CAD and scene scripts
_ _ _ _ _

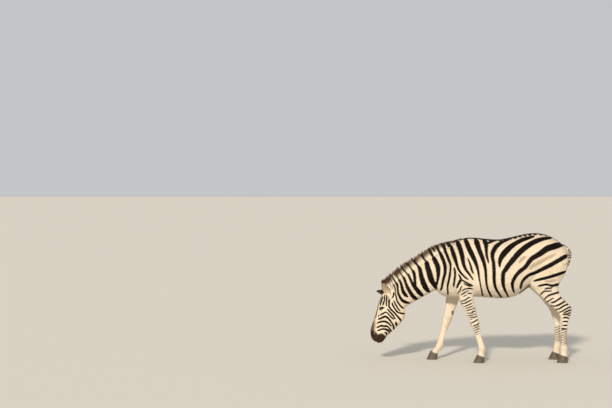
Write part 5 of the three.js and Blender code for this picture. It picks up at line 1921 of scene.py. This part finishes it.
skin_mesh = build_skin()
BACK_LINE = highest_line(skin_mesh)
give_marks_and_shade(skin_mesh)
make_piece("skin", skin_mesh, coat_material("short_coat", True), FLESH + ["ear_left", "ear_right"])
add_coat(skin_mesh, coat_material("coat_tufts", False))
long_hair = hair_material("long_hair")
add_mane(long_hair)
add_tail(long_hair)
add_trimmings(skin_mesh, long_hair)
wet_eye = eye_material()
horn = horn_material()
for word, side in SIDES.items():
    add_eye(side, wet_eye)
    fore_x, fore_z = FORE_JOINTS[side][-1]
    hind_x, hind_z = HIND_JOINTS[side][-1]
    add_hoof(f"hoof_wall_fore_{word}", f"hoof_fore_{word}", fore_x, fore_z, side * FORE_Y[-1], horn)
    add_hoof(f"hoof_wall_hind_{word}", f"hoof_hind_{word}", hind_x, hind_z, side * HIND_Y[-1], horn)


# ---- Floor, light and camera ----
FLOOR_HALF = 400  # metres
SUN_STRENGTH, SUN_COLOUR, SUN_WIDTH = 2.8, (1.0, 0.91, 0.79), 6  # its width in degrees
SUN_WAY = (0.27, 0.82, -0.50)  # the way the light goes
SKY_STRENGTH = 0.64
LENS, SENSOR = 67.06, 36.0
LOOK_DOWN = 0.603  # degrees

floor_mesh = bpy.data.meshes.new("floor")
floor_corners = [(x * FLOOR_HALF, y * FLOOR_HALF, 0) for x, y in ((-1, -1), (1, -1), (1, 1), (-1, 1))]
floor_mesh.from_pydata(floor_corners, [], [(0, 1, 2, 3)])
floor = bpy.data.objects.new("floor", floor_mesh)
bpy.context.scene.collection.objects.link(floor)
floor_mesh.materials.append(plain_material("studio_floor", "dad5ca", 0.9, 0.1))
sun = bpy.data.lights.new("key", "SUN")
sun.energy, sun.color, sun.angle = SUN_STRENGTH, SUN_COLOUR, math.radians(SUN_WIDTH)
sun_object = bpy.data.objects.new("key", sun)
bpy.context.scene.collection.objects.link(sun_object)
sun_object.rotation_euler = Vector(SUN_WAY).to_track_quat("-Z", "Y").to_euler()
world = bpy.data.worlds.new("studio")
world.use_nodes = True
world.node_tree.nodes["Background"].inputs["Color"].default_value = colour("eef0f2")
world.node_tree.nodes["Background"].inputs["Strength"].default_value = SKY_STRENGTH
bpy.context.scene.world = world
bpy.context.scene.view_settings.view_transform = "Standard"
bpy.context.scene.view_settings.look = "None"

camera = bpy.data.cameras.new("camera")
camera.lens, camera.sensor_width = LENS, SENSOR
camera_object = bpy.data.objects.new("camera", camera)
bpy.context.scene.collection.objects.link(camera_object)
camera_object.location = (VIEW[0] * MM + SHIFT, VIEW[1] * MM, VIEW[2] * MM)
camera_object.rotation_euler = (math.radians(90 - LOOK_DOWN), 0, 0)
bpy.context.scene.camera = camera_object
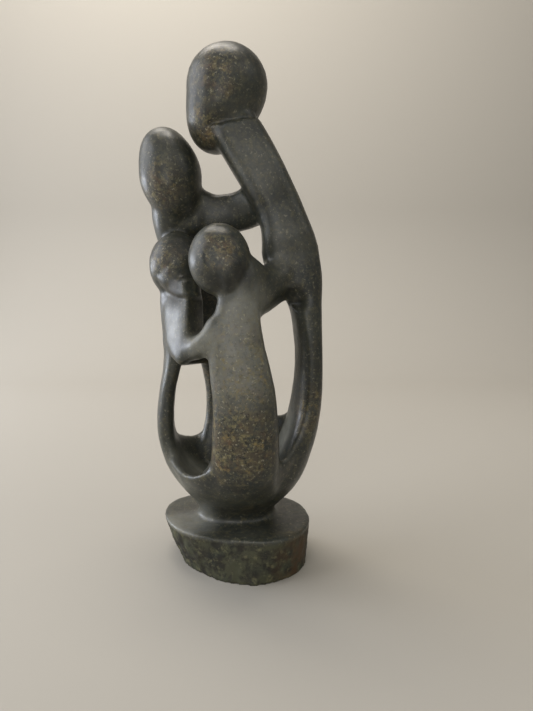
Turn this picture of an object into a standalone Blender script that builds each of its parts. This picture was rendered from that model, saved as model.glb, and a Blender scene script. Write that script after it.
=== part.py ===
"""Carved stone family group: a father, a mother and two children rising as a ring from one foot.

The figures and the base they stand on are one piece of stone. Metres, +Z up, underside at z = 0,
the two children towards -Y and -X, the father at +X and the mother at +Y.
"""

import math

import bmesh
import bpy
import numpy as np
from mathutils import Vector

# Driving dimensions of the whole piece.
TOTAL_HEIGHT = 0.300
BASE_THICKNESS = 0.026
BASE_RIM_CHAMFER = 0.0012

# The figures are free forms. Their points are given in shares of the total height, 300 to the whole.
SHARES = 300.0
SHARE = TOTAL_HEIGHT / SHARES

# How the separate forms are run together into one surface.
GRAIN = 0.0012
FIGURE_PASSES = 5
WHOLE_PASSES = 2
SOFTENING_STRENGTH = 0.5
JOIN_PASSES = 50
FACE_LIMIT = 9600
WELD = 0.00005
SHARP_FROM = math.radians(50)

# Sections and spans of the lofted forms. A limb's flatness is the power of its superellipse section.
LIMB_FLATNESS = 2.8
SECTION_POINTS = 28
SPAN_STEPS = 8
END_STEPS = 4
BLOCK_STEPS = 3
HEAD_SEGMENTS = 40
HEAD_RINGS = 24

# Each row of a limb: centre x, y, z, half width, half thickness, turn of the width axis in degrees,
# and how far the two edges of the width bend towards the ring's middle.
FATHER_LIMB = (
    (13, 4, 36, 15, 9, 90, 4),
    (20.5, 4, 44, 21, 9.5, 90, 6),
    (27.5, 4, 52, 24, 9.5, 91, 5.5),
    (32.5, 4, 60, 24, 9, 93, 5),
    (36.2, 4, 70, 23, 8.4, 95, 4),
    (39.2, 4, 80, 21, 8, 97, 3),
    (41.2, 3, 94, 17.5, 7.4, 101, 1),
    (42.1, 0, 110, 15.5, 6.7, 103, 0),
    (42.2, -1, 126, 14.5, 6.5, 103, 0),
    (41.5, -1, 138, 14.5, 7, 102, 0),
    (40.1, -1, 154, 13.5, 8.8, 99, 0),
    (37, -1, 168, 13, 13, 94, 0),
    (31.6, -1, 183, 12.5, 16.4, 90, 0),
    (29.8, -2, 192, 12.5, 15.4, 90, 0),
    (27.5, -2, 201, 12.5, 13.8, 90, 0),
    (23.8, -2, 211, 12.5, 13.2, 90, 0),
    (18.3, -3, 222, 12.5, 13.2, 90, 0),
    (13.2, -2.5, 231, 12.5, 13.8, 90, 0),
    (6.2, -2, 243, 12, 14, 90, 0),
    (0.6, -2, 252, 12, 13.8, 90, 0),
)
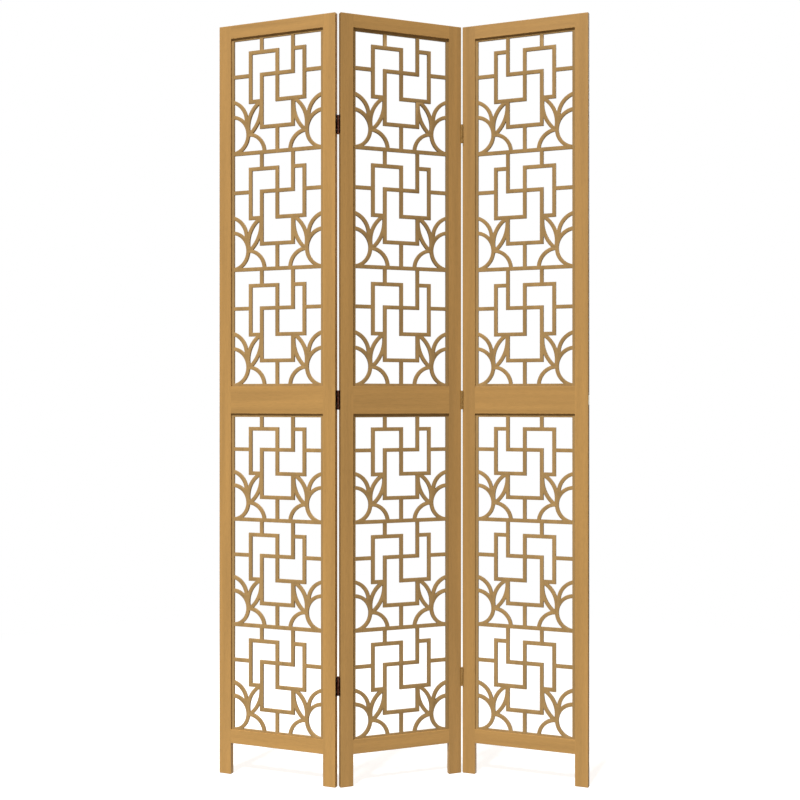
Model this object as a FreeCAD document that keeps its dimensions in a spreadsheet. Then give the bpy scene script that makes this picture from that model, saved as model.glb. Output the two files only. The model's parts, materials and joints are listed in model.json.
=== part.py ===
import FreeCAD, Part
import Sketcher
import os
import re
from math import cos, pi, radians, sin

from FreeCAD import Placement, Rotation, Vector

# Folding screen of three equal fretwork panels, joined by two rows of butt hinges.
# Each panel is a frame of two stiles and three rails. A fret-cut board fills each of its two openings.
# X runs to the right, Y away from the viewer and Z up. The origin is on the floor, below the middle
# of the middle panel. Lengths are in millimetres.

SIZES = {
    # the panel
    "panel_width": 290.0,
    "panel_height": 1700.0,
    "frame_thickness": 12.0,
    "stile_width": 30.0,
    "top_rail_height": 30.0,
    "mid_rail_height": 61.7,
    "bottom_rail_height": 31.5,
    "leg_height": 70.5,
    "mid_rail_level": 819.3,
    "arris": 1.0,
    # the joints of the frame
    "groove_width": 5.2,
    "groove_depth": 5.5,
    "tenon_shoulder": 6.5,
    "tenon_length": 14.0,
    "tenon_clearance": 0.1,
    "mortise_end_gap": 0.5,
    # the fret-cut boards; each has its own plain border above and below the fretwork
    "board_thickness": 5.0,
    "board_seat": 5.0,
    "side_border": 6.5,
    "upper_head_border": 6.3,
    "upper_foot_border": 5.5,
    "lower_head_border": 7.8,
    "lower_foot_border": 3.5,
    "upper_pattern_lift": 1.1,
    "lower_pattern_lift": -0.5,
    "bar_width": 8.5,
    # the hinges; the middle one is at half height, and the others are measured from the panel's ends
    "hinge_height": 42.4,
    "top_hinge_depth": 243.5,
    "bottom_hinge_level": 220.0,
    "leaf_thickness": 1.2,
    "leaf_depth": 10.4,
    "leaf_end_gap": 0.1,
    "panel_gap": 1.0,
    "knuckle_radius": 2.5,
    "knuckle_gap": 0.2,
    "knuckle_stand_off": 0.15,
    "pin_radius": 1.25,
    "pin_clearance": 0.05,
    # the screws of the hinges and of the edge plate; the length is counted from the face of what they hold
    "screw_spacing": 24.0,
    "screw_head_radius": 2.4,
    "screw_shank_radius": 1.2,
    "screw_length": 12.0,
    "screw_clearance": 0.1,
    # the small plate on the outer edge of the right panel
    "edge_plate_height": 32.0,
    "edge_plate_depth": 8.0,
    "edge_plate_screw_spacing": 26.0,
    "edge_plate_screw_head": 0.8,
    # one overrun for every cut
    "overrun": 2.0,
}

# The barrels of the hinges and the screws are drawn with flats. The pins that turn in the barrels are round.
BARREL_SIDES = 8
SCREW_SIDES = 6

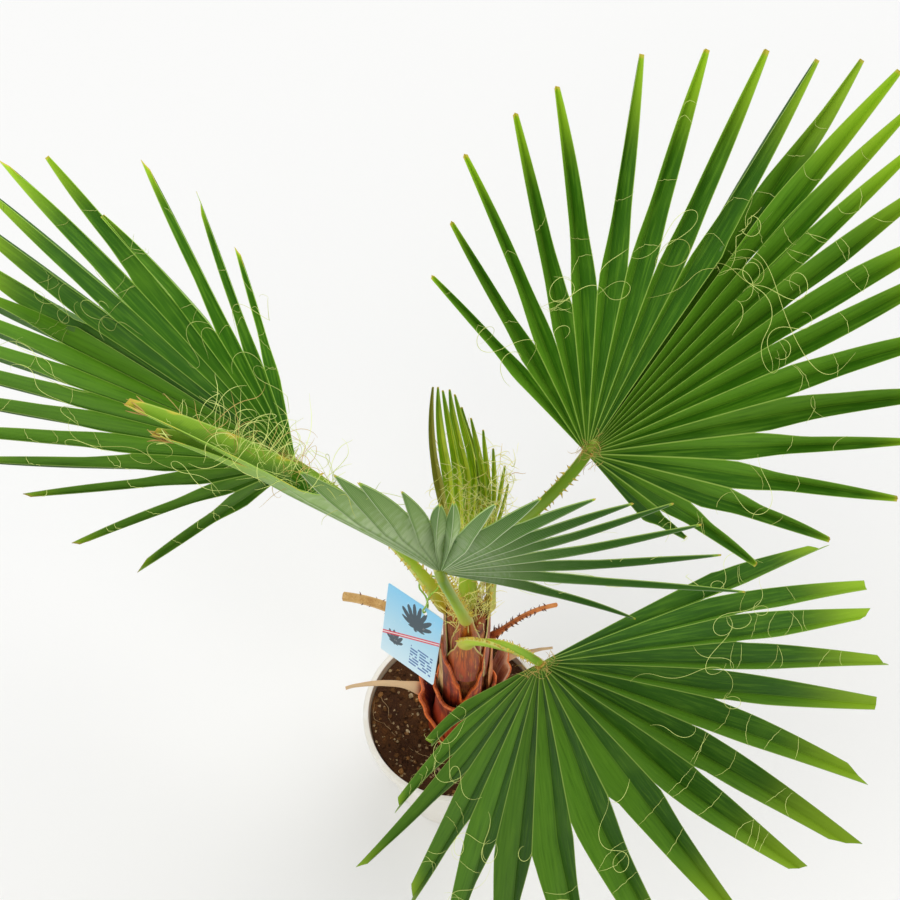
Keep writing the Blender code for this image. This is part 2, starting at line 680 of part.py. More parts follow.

_ _ _ _ _

> _SET PROBLEM_:
Identify each line containing the string "code" and copy it out.

> _COMPLETE ANSWER_:
Write part 5 of the three.js and Blender code for this picture. It picks up at line 1921 of scene.py. This part finishes it.
Keep writing the Blender code for this image. This is part 2, starting at line 680 of part.py. More parts follow.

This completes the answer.